Despite having recently completed her doctorate, Harris often felt a significant generational gap between herself and her students. “We communicate differently,” she explains. “We want our information in drastically different forms, and from very different places.”
Looking for a way to bridge this communication gap in her classrooms, Harris began researching communication styles among millennials and brainstorming ways to integrate what she’d learned—that the current generation receives and communicates information rapidly, diversely, informally—into her teaching pedagogy. One thing was abundantly clear: the traditional classroom inherently limited student engagement: “I needed a way to reinforce class lessons using a communication style students prefer, and a method that encouraged engagement.”
Finally settling on topic discussions via podcasts, an audio recorded medium,was not a decision that came lightly, she says. “A podcast seemed like a perfect fit, but also a scary one. I had no idea where to start.”
After conferring with the campus Tech Support staff, and with grant support from the Teaching and Learning Institute, students in Harris’s class, SOC 255: Race and Ethnic Relations were given a semester-long task. Each student leads topical discussions on a predetermined class day by provoking the readings and posing questions to fellow students. This is often easier said than done, however, in a course dealing with such sensitive and volatile issues.
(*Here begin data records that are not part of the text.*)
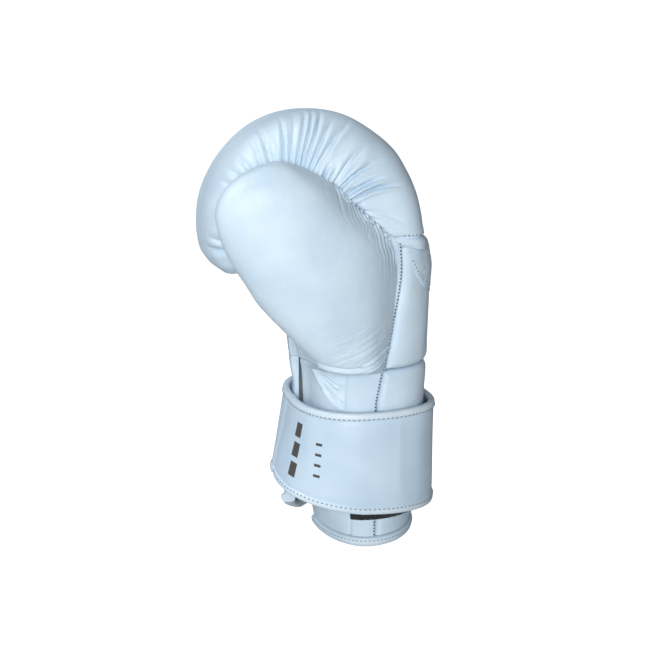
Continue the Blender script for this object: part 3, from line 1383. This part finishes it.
def softbox(name, place, aim, size, watts, colour):
    lamp = bpy.data.lights.new(name, "AREA")
    lamp.shape = "RECTANGLE"
    lamp.size, lamp.size_y = size
    lamp.energy = watts
    lamp.color = linear(colour)[:3]
    obj = bpy.data.objects.new(name, lamp)
    obj.location = place
    obj.rotation_euler = (Vector(aim) - Vector(place)).to_track_quat("-Z", "Y").to_euler()
    bpy.context.scene.collection.objects.link(obj)


CENTRE = (0.0, 0.0, 0.15)
softbox("key_softbox", (-0.38, -1.28, 0.42), CENTRE, (0.6, 0.6), 15.0, "#ffffff")
softbox("fill_softbox", (-0.75, 0.25, 1.10), CENTRE, (0.8, 0.8), 9.0, "#f4f9ff")

world = bpy.data.worlds.new("white_studio")
bpy.context.scene.world = world
world.use_nodes = True
backdrop = world.node_tree.nodes["Background"]
backdrop.inputs["Color"].default_value = (0.93, 0.97, 1.0, 1.0)
seen = add_node(world.node_tree, "ShaderNodeLightPath").outputs["Is Camera Ray"]
bright = add_node(world.node_tree, "ShaderNodeMapRange", {"Value": seen, "To Min": 0.19, "To Max": 1.15})
world.node_tree.links.new(bright.outputs["Result"], backdrop.inputs["Strength"])
bpy.context.scene.view_settings.view_transform = "Standard"

# Camera: it looks from the thumb side, a little towards the back of the hand and from above
TARGET = Vector((0.00512, 0.01755, 0.150))
CAMERA_AZIMUTH = math.radians(-12)
CAMERA_RISE = math.radians(12)
CAMERA_DISTANCE = 0.750
FOCAL_PIXELS = 1040.2
PHOTO_PIXELS = 650
SENSOR_WIDTH = 36.0
camera_data = bpy.data.cameras.new("camera")
camera_data.sensor_width = SENSOR_WIDTH
camera_data.lens = SENSOR_WIDTH * FOCAL_PIXELS / PHOTO_PIXELS
camera = bpy.data.objects.new("camera", camera_data)
level_share = math.cos(CAMERA_RISE)
back_way = Vector((
    math.sin(CAMERA_AZIMUTH) * level_share, -math.cos(CAMERA_AZIMUTH) * level_share, math.sin(CAMERA_RISE),
))
camera.location = TARGET + back_way * CAMERA_DISTANCE
camera.rotation_euler = (-back_way).to_track_quat("-Z", "Y").to_euler()
bpy.context.scene.collection.objects.link(camera)
bpy.context.scene.camera = camera
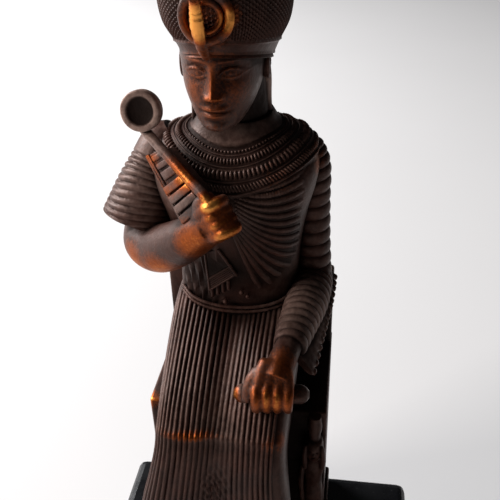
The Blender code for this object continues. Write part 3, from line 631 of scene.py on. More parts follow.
def ball_template():
    """Points and triangles of a small unit ball."""
    columns, rings = BEAD_SHAPE
    angle = angles(columns)
    points = [(0, 0, 1)]
    for tilt in np.linspace(0, np.pi, rings)[1:-1]:
        points += [(np.sin(tilt) * np.cos(a), np.sin(tilt) * np.sin(a), np.cos(tilt)) for a in angle]
    points.append((0, 0, -1))
    faces, last = [], len(points) - 1
    for j in range(columns):
        k = (j + 1) % columns
        faces.append((0, 1 + j, 1 + k))
        faces.append((last, last - columns + k, last - columns + j))
        for i in range(rings - 3):
            a, b = 1 + i * columns, 1 + (i + 1) * columns
            faces += [(a + j, b + j, b + k), (a + j, b + k, a + k)]
    return np.array(points), np.array(faces)


def beads(name, spots):
    """Balls that stand clear of each other. A spot is a middle and three half axes."""
    points, faces = ball_template()
    all_points, all_faces = [], []
    for k, (middle, *axes) in enumerate(spots):
        all_points.append(np.asarray(middle) + points @ np.array(axes))
        all_faces.append(faces + k * len(points))
    return solid(name, np.vstack(all_points), np.vstack(all_faces))


TORSO_TABLE = spline(TORSO, 400)


def torso_size(z):
    """Half width, front and back of the torso at z."""
    return [np.interp(z, TORSO_TABLE[:, 0], TORSO_TABLE[:, k]) for k in (1, 2, 3)]


def torso_rings(rise=0.0):
    """Rings round the torso, or round it at a rise above its surface."""
    c, s = oval(TORSO_COLUMNS, TORSO_POWER, np.pi / TORSO_COLUMNS)
    rings = []
    for z, half_width, front, back in spline(TORSO, TORSO_RINGS):
        middle, deep = (front + back) / 2, (back - front) / 2
        level = np.full(len(c), z)
        rings.append(np.column_stack((c * (half_width + rise), middle + s * (deep + rise), level)))
    return np.array(rings)


def torso():
    rings = torso_rings()
    x, y, z = rings[..., 0], rings[..., 1], rings[..., 2]
    facing = np.clip((-15 - y) / 8, 0, 1)
    fade = np.clip((SHIRT_FOLD_TOP - z) / 8, 0, 1) * np.clip((-1 - x) / 2, 0, 1)
    wave = np.sin(2 * np.pi * (x + 0.12 * (z - 80)) / SHIRT_FOLD_PITCH)
    return loft("torso", raised(rings, SHIRT_FOLD_DEPTH * wave * fade * facing))


def chest_front(x, z):
    """Where the torso's front surface lies at x and z."""
    half_width, front, back = torso_size(z)
    share = (1 - np.minimum(abs(x) / half_width, 0.98) ** TORSO_POWER) ** (1 / TORSO_POWER)
    return (front + back) / 2 - share * (back - front) / 2


def collar_point(distance, azimuth, rise):
    """The point of the torso's surface at a distance from the neck's root, on a meridian seen from above."""
    z = np.linspace(COLLAR_TOP, COLLAR_FOOT, 81)
    half_width, front, back = torso_size(z)
    middle, deep = (front + back) / 2, (back - front) / 2
    low, high = np.zeros(len(z)), np.full(len(z), 40.0)
    for _ in range(30):
        reach = (low + high) / 2
        x, y = reach * np.sin(azimuth), COLLAR_CENTRE[1] - reach * np.cos(azimuth)
        wide_share, deep_share = abs(x) / (half_width + rise), abs(y - middle) / (deep + rise)
        inside = wide_share**TORSO_POWER + deep_share**TORSO_POWER < 1
        low, high = np.where(inside, reach, low), np.where(inside, high, reach)
    away = np.hypot(low, z - COLLAR_CENTRE[2])
    past = np.argmax(away > distance)
    share = (distance - away[past - 1]) / (away[past] - away[past - 1])
    reach = low[past - 1] + share * (low[past] - low[past - 1])
    height = z[past - 1] + share * (z[past] - z[past - 1])
    return np.array((reach * np.sin(azimuth), COLLAR_CENTRE[1] - reach * np.cos(azimuth), height))


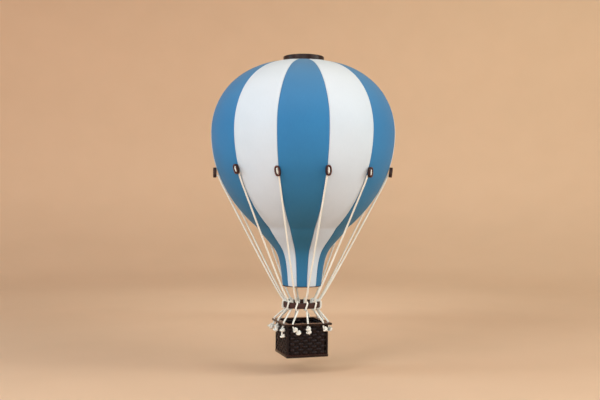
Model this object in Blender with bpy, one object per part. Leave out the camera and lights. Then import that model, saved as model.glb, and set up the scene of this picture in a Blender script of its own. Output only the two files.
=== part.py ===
"""Hanging hot air balloon ornament: cloth gores on a stiff shell, load ring, cords and wicker basket.

Metres, +Z up. The origin is the point of the hanging eye that rests on the thread, so every
height below is negative. The sewn seams are a few degrees off even spacing, as on the hand-made
piece, so SEAMS gives the angle of each from +X.
"""
import math

import bmesh
import bpy
from mathutils import Vector

# Clearance between pieces that touch on the real object
GAP = 0.0003

# Envelope: turned outline from the crown to the mouth, as (radius, height) and curve handles
SEAMS = (1.0, 29.5, 58.0, 87.0, 115.5, 144.0, 172.5, 208.0, 237.5, 267.5, 298.0, 332.5)
GORES = len(SEAMS)
CROWN = (0.026, -0.0062)
EQUATOR = (0.150, -0.1246)
THROAT = (0.0754, -0.2768)
MOUTH = (0.0323, -0.3718)
CROWN_SLOPE = math.radians(4.6)
THROAT_SLOPE = math.radians(36.3)
MOUTH_SLOPE = math.radians(4.8)
CROWN_HANDLE = 0.097
SHOULDER_HANDLE = 0.0456
FLANK_HANDLE = 0.096
THROAT_HANDLES = (0.002, 0.0505)
MOUTH_HANDLE = 0.068
ROWS = (8, 7, 5)
COLUMNS = 3
CLOTH = 0.001
WALL = 0.010

# Flat ring that binds the cloth to the shell at the mouth
BINDING_OUTER = 0.0318
BINDING_BORE = 0.0227
BINDING_THICK = 0.001

# Crown ring, the plate inside it and the eye that the thread passes through
CROWN_RING_OUTER = 0.0333
CROWN_RING_BORE = 0.027
CROWN_RING_TOP = 0.0016
CROWN_RING_EDGE = 0.0012
PLATE_TOP = -0.0041
PLATE_BOSS_RADIUS = 0.0246
PLATE_BOSS_BOTTOM = -0.0135
EYE_WIRE = 0.0007
EYE_RADIUS = 0.0027

# Oval eyelets on the seams
EYELET_HEIGHT = -0.1886
EYELET_WIDTH = 0.0087
EYELET_TALL = 0.0162
EYELET_DEPTH = 0.0052
EYELET_WALL = 0.0018

# Cords and their knots
CORD = 0.0015
EYELET_KNOT = 0.0022
EYELET_KNOT_TALL = 0.0084
EYELET_KNOT_RISE = 0.0046
EYELET_KNOT_SUNK = 0.0007
EYELET_EXIT = ((-0.0024, 0.0044), (0.0, 0.0045), (0.0018, 0.005))
EYELET_CLEAR = 0.0068
KNOT_SHAPE = (0.62, 0.96, 1.0, 0.72, 1.0, 0.96, 0.5)
TAUT_STEP = 0.001
RING_ARRIVAL = (0.0022, 0.0003)
RIM_KNOT = 0.0036
RIM_KNOT_TALL = 0.0126
RIM_KNOT_DROP = 0.0026
KNOT_BEND_DROP = 0.001
HOLE_LEAD = 0.0016
HOLE_DIP = 0.0009

# Load ring
LOAD_RING_OUTER = 0.0298
LOAD_RING_BORE = 0.0258
LOAD_RING_TOP = -0.3988
LOAD_RING_TALL = 0.009
LOAD_RING_EDGE = 0.0008
WRAP_SHIFT = 0.0018

# Basket
RIM_HALF = 0.0398
RIM_OPENING = 0.0308
RIM_TOP = -0.4303
RIM_THICK = 0.003
HOLE_OUT = 0.037
# Place of each cord's hole along its side of the rim, as drilled by hand
HOLE_SHIFTS = (0.0, 0.025, -0.025, 0.0, 0.025, -0.033, -0.01, 0.0224, -0.026, -0.001, 0.025, -0.025)
HOLE_RADIUS = 0.0021
KNOT_OUT = 0.0391
BASKET_HALF = 0.0346
BASKET_WALL = 0.0035
BASKET_BOTTOM = -0.4848
FOOT_TALL = 0.0045
FOOT_HALF = 0.0352
FOOT_INSET = 0.0005
FLOOR_THICK = 0.003
FLOOR_LIFT = 0.0005
CORNER_RADIUS = 0.003
STAKES = 8
WEAVE_ROWS = 10
WEAVE_RELIEF = 0.0006

SEGMENTS = GORES * COLUMNS


def clear_scene():
    for item in list(bpy.data.objects):
        bpy.data.objects.remove(item, do_unlink=True)


def make_material(name, colour, roughness, metallic=0.0):
    material = bpy.data.materials.new(name)
    material.use_nodes = True
    shader = material.node_tree.nodes["Principled BSDF"]
    shader.inputs["Base Color"].default_value = (*colour, 1.0)
    shader.inputs["Roughness"].default_value = roughness
    shader.inputs["Metallic"].default_value = metallic
    material.diffuse_color = (*colour, 1.0)
    return material


def place(name, data, material):
    data.materials.append(material)
    item = bpy.data.objects.new(name, data)
    bpy.context.scene.collection.objects.link(item)
    return item


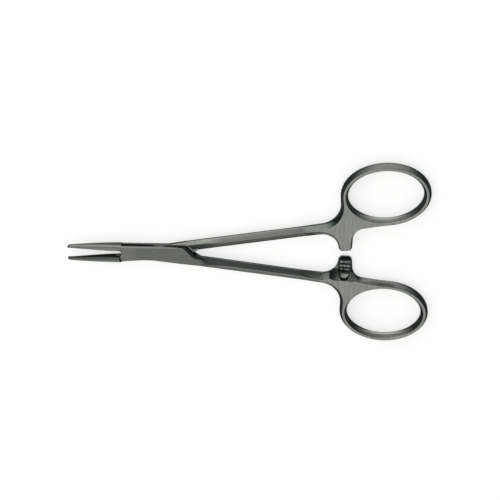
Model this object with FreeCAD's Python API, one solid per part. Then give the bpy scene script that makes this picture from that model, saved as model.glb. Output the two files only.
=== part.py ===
import FreeCAD, Part
import math
import os

# Straight mosquito forceps with a box lock, lying flat.
# Millimetres. The lock pin's axis is Z through the origin, the finger rings are towards +X and
# the jaws towards -X, and the flat backs of the finger rings lie on z = 0.
# Both halves are drawn in the closed position, with the jaws met on the plane y = 0, and are
# then turned apart about the pin to the slightly open position that they are shown in.
# The two halves share one blank: turned over about X, the blank of one is that of the other.

# how far each half is turned from closed
HALF_OPENING = 3.25

# finger rings
RING_THICKNESS = 4.6
RING_X = 78.3
RING_Y = 17.95
RING_LENGTH = 28.2          # between the middles of the section, along X
RING_WIDTH = 20.4           # between the middles of the section, along Y
RING_SECTION = 2.54
RING_LAND = 0.86            # flat ground strip on the front and back of the ring
RING_SIDE = 1.4             # upright strip at the ring's widest

# shanks
SHANK_ANGLE = 5.0           # from the closing plane
SHANK_OFFSET = 1.25         # from the pin to the shank's middle line
SHANK_OUTER_FACET = 1.45
SHANK_INNER_FACET = 1.85
SHANK_RIDGE = 0.3
SHANK_SIDE = 0.9            # upright strip at the shank's two sides
SHANK_RIDGE_START = 0.75    # how far the ridge lies further out inside the box
SHANK_RIDGE_ROOT = 0.65     # and just behind it
SHANK_THICKNESS = 2.7
SHANK_START = 2.0           # inside the box, from the pin
SHANK_START_SLIM = 0.45     # how much its outer facet is narrower there
SHANK_ROOT_THICKNESS = 3.4
SHANK_ROOT = 13.8           # where it has that thickness, from the pin
SHANK_WAIST_START = 23.0    # where the taper from the box ends

# box lock
BOX_THICKNESS = 3.9
BOX_EDGE = 0.6              # height of the bevel round the box's faces
BOX_BEVEL = 0.2             # width of that bevel
JAW_ROOT = 13.5             # the slot's front end, from the pin
CROTCH = 12.3               # where the shanks part, from the pin
BOX_TOP_FRONT = 2.25        # the plates' opening edge, from the closing plane
BOX_TOP_BACK = 3.15
BOX_SHOULDER = 9.1
BOX_WAIST = 2.55            # the plates' other edge beside the pin
BOX_WAIST_MIDDLE = 2.0      # that edge's hollow is this far towards the jaws from the pin
BOX_WAIST_ROUND = 12.0
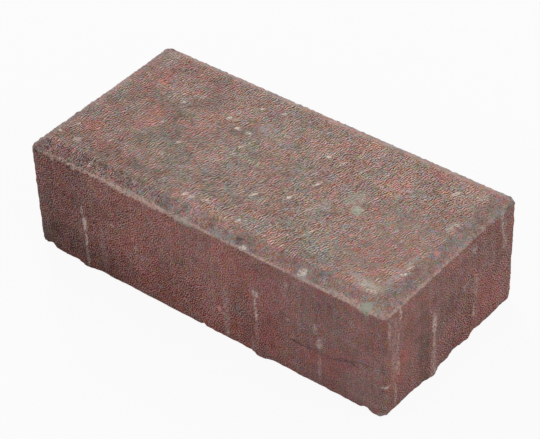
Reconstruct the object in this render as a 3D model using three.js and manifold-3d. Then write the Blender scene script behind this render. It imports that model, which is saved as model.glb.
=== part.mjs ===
// Rectangular concrete paving stone, pressed in a mould as one piece and lying on its bed face.
// Millimetres, +Z up. The origin is the middle of the underside, and +X runs along the length.
// The upright walls carry spacer ribs, which keep a laying joint open between two stones.

import * as THREE from 'three';
import { mergeVertices } from 'three/addons/utils/BufferGeometryUtils.js';
import Module from 'manifold-3d';

// Block
const bodyLength = 197;        // wall to wall, spacer ribs left out
const bodyWidth = 97;
const totalHeight = 60;
const cornerRadius = 3;        // upright corners of the mould box
const cornerSteps = 8;         // facets of each upright corner

// Wearing face: a flat field, a chamfer round it, and the narrow land left by the tamper's clearance
const chamferWidth = 7;        // from the wall to the edge of the flat field
const chamferDepth = 4;        // from the land up to the flat field
const landWidth = 1.2;         // level strip outside the chamfer
const landArris = 0.4;         // worn edge between wall and land
const fieldCornerRadius = 2;   // corners of the flat field
const fieldArris = 0.5;        // worn edge between chamfer and flat field

// Bed face
const bedArris = 0.8;          // worn edge round the underside

// Spacer ribs
const ribProud = 1.5;          // how far a crest stands off its wall
const ribBase = 12.5;          // width where it meets the wall
const ribCrest = 2.4;          // width of the flat crest
const ribHeight = 38;          // from the underside to the tip of its head
const ribHead = 6;             // length over which the rib runs out into the wall
const ribHeadSteps = 5;
const ribRoot = 2;             // how deep the rib reaches into the block it is pressed with
const sideRibFirst = 30.5;     // from the end of a long wall to its first crest
const sideRibPitch = 101;
const sideRibCount = 2;
const endRibFirst = 33.5;      // from the end of a short wall to its first crest
const endRibPitch = 30;
const endRibCount = 2;

const concrete = new THREE.MeshStandardMaterial({ color: 0x85695f, roughness: 0.93, metalness: 0 });

// Rectangle with round corners, drawn `inset` inside the walls.
function outline(inset, radius) {
  const halfX = bodyLength / 2 - inset - radius;
  const halfY = bodyWidth / 2 - inset - radius;
  const corners = [[halfX, halfY], [-halfX, halfY], [-halfX, -halfY], [halfX, -halfY]];
  const points = [];
  corners.forEach(([x, y], quarter) => {
    for (let step = 0; step <= cornerSteps; step += 1) {
      const angle = (quarter + step / cornerSteps) * Math.PI / 2;
      points.push(new THREE.Vector2(x + radius * Math.cos(angle), y + radius * Math.sin(angle)));
    }
  });
  return points;
}

// Closed body through level sections, lowest first; all sections have the same number of points.
function loft(sections) {
  const count = sections[0].points.length;
  const positions = [];
  const faces = [];
  for (const { z, points } of sections) {
    for (const point of points) positions.push(point.x, point.y, z);
  }
  for (let level = 0; level < sections.length - 1; level += 1) {
    for (let i = 0; i < count; i += 1) {
      const here = level * count + i;
      const next = level * count + (i + 1) % count;
      faces.push(here, next, next + count);
      faces.push(here, next + count, here + count);
    }
  }
  const topStart = (sections.length - 1) * count;
  const underside = THREE.ShapeUtils.triangulateShape(sections[0].points, []);
  const topside = THREE.ShapeUtils.triangulateShape(sections[sections.length - 1].points, []);
  for (const [a, b, c] of underside) faces.push(a, c, b);
  for (const [a, b, c] of topside) faces.push(topStart + a, topStart + b, topStart + c);
  const geometry = new THREE.BufferGeometry();
  geometry.setAttribute('position', new THREE.Float32BufferAttribute(positions, 3));
  geometry.setIndex(faces);
  return geometry;
}

// The block: worn bed edge, plain walls, land, chamfer and flat field.
function blockGeometry() {
  const landHeight = totalHeight - chamferDepth;
  const slope = (chamferWidth - landWidth) / chamferDepth;
  const fieldDrop = fieldArris / slope / 2;
  const section = (z, inset, radius) => ({ z, points: outline(inset, radius) });
  return loft([
    section(0, bedArris, cornerRadius - bedArris),
    section(bedArris, 0, cornerRadius),
    section(landHeight - landArris, 0, cornerRadius),
    section(landHeight, landArris, cornerRadius - landArris),
    section(landHeight, landWidth, cornerRadius - landWidth),
    section(totalHeight - fieldDrop, chamferWidth - fieldArris / 2, fieldCornerRadius),
    section(totalHeight, chamferWidth + fieldArris / 2, fieldCornerRadius),
  ]);
}

// Cross-section of a rib that runs along Z on the wall y = 0 and stands out towards -Y.
function ribSection(proud, base, crest) {
  return [
    new THREE.Vector2(-base / 2, ribRoot),
    new THREE.Vector2(-base / 2, 0),
    new THREE.Vector2(-crest / 2, -proud),
    new THREE.Vector2(crest / 2, -proud),
    new THREE.Vector2(base / 2, 0),
    new THREE.Vector2(base / 2, ribRoot),
  ];
}

// A rib: one even bar with a rounded head that runs out into the wall, and a worn foot.
function ribGeometry() {
  const worn = bedArris / ribProud;
  const sections = [
    { z: bedArris / 2, points: ribSection(ribProud * (1 - worn), ribBase, ribCrest) },
    { z: bedArris, points: ribSection(ribProud, ribBase, ribCrest) },
  ];
  for (let step = 0; step <= ribHeadSteps; step += 1) {
    const angle = step / ribHeadSteps * Math.PI / 2;
    const fall = Math.cos(angle);
    const z = ribHeight - ribHead + ribHead * Math.sin(angle);
    sections.push({ z, points: ribSection(ribProud * fall, ribBase * (1 + fall) / 2, ribCrest) });
  }
  return loft(sections);
}

// Crest places along a wall, from the wall's middle.
function ribPlaces(wallLength, first, pitch, count) {
  return Array.from({ length: count }, (_, i) => first + pitch * i - wallLength / 2);
}

// Every rib of the stone. Opposite walls are half turns of each other, so the long walls
// of two stones laid side by side never meet crest to crest.
function ribGeometries() {
  const walls = [
    { turn: 0, reach: bodyWidth / 2, places: ribPlaces(bodyLength, sideRibFirst, sideRibPitch, sideRibCount) },
    { turn: 1, reach: bodyLength / 2, places: ribPlaces(bodyWidth, endRibFirst, endRibPitch, endRibCount) },
  ];
  const ribs = [];
  for (const { turn, reach, places } of walls) {
    for (const place of places) {
      for (const half of [0, 2]) {
        const rib = ribGeometry();
        rib.translate(place, -reach, 0);
        rib.rotateZ((turn + half) * Math.PI / 2);
        ribs.push(rib);
      }
    }
  }
  return ribs;
}

function toSolid(wasm, geometry) {
  const bare = new THREE.BufferGeometry();
  bare.setAttribute('position', geometry.getAttribute('position'));
  bare.setIndex(geometry.getIndex());
  const merged = mergeVertices(bare, 1e-5);
  const vertProperties = Float32Array.from(merged.getAttribute('position').array);
  const triVerts = Uint32Array.from(merged.getIndex().array);
  return new wasm.Manifold(new wasm.Mesh({ numProp: 3, vertProperties, triVerts }));
}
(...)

The weekly podcasts, each conceived and executed by the week’s “provocateur,” provide an opportunity for students to discuss issues of race and racism in a more informal environment and without the pressure of speaking in front of fellow students.
What has resulted is a much deeper, more critical discourse on issues of race and racism from a diverse set of viewpoints, she says. Students reference social media, current events, celebrity happenings, and on-campus experiences in their analysis of these issues on the podcasts.The discussion continues among the remaining students via blog posts on the course Canvas page.
The effect has been startling, according to Harris. “It has only been a few short weeks and I’ve already seen an increase in critical thinking and more robust discussion in general.” For Harris, the number of unknowns and potential for disaster was well worth it. “When I first introduced this component to the class, the fear in my students’ eyes matched the fear in my own,” she chuckles. “It has been a great way to bond as a class. We’re all invested in the discussion.”